Multi-party breaches are also known as ripple events — incidents which cover more and more organisations and keep affecting them one by one even after some time. It usually takes almost a year for a multi-party breach to harm 75% of businesses which were in any relation to the breach source.
The average number of companies involved in a ripple event is 4.
It’s like working with an unreliable contractor the systems of which have access to your data but the proper security policies aren’t introduced and there’s no data protection strategy implemented — in such case it doesn’t matter how good your own security rules are within your corporate perimeter and how sure you are about the level of compliance of your organisation, if the quality of risk management program of your contractor is much lower than your perfectly verified control tactics than your data simply can’t be safe.
That’s what happens with businesses impacted by a multi-party breach incident. Poor security measures taken by any party can affect companies which aren’t connected to this “weak spot operator” directly but are interrelated with it via some other service.

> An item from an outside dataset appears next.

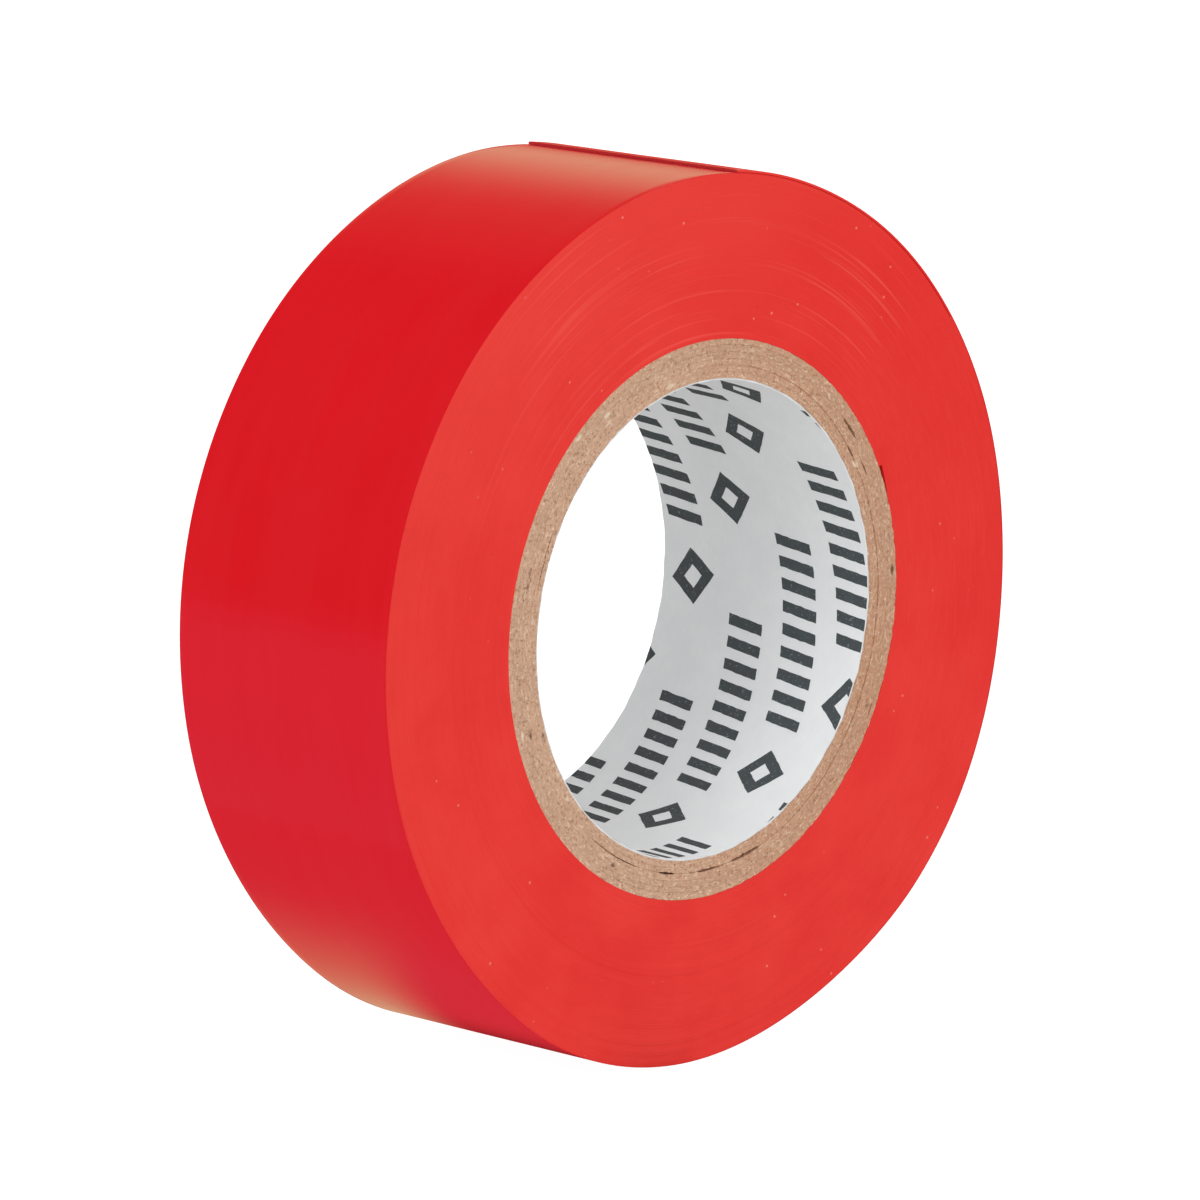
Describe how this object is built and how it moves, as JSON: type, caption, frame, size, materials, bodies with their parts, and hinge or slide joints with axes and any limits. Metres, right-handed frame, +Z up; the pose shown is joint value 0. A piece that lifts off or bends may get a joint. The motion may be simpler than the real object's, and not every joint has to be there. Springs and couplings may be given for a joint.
{
  "type": "electrical tape roll",
  "caption": "Roll of red vinyl electrical tape on a laminated board core with a printed paper lining, its free end peeling up on hinged lengths.",
  "frame": {"origin": "centre of the roll, on its axis and midway between its two sides", "axes": "+Y along the roll's axis, away from the side that shows the pattern of the winding; +Z up with the roll standing on its rim; the free end of the tape lies near +Z"},
  "size_m": [0.0592, 0.019, 0.0592],
  "materials": {
    "vinyl_tape": "glossy plasticised PVC face, satin slit edges",
    "core_board": "matt cut edge of grey-brown chipboard",
    "printed_paper": "smooth coated paper with a plain repeating pattern"
  },
  "bodies": {
    "roll": {"core_liner": "printed_paper", "core_ply_1": "core_board", "core_ply_2": "core_board", "core_ply_3": "core_board", "core_ply_4": "core_board", "core_ply_5": "core_board", "core_ply_6": "core_board", "tape_wound_strip": "vinyl_tape"},
    "tape_end_1": {"tape_end_1": "vinyl_tape"},
    "tape_end_2": {"tape_end_2": "vinyl_tape"},
    "tape_end_3": {"tape_end_3": "vinyl_tape"},
    "tape_end_4": {"tape_end_4": "vinyl_tape"},
    "tape_end_5": {"tape_end_5": "vinyl_tape"}
  },
  "joints": [
    {"name": "peel_1", "type": "hinge", "parent": "roll", "child": "tape_end_1", "pos_m": [0.02253, 0, 0.01931], "axis": [0, 1, 0], "range_deg": [0, 24]},
    {"name": "peel_2", "type": "hinge", "parent": "tape_end_1", "child": "tape_end_2", "pos_m": [0.01924, 0, 0.0226], "axis": [0, 1, 0], "range_deg": [0, 24]},
    {"name": "peel_3", "type": "hinge", "parent": "tape_end_2", "child": "tape_end_3", "pos_m": [0.01547, 0, 0.02534], "axis": [0, 1, 0], "range_deg": [0, 24]},
    {"name": "peel_4", "type": "hinge", "parent": "tape_end_3", "child": "tape_end_4", "pos_m": [0.01132, 0, 0.02745], "axis": [0, 1, 0], "range_deg": [0, 24]},
    {"name": "peel_5", "type": "hinge", "parent": "tape_end_4", "child": "tape_end_5", "pos_m": [0.00688, 0, 0.02889], "axis": [0, 1, 0], "range_deg": [0, 24]}
  ],
  "couplings": [
    {"joint": "peel_2", "follows": "peel_1", "ratio": 1},
    {"joint": "peel_3", "follows": "peel_1", "ratio": 1},
    {"joint": "peel_4", "follows": "peel_1", "ratio": 1},
    {"joint": "peel_5", "follows": "peel_1", "ratio": 1}
  ]
}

The widest damage is done when some service provider suffers a security issue, and the system, where the problem occurs, is focal to the provided services, i.e. centralised services. In this way the number of affected organisations can amount to hundreds.
Don't share your data with an organisation which doesn't take full responsibility for its protection and which doesn't comply with the recent information security requirements. Learn more why it is important to control third-party security policies.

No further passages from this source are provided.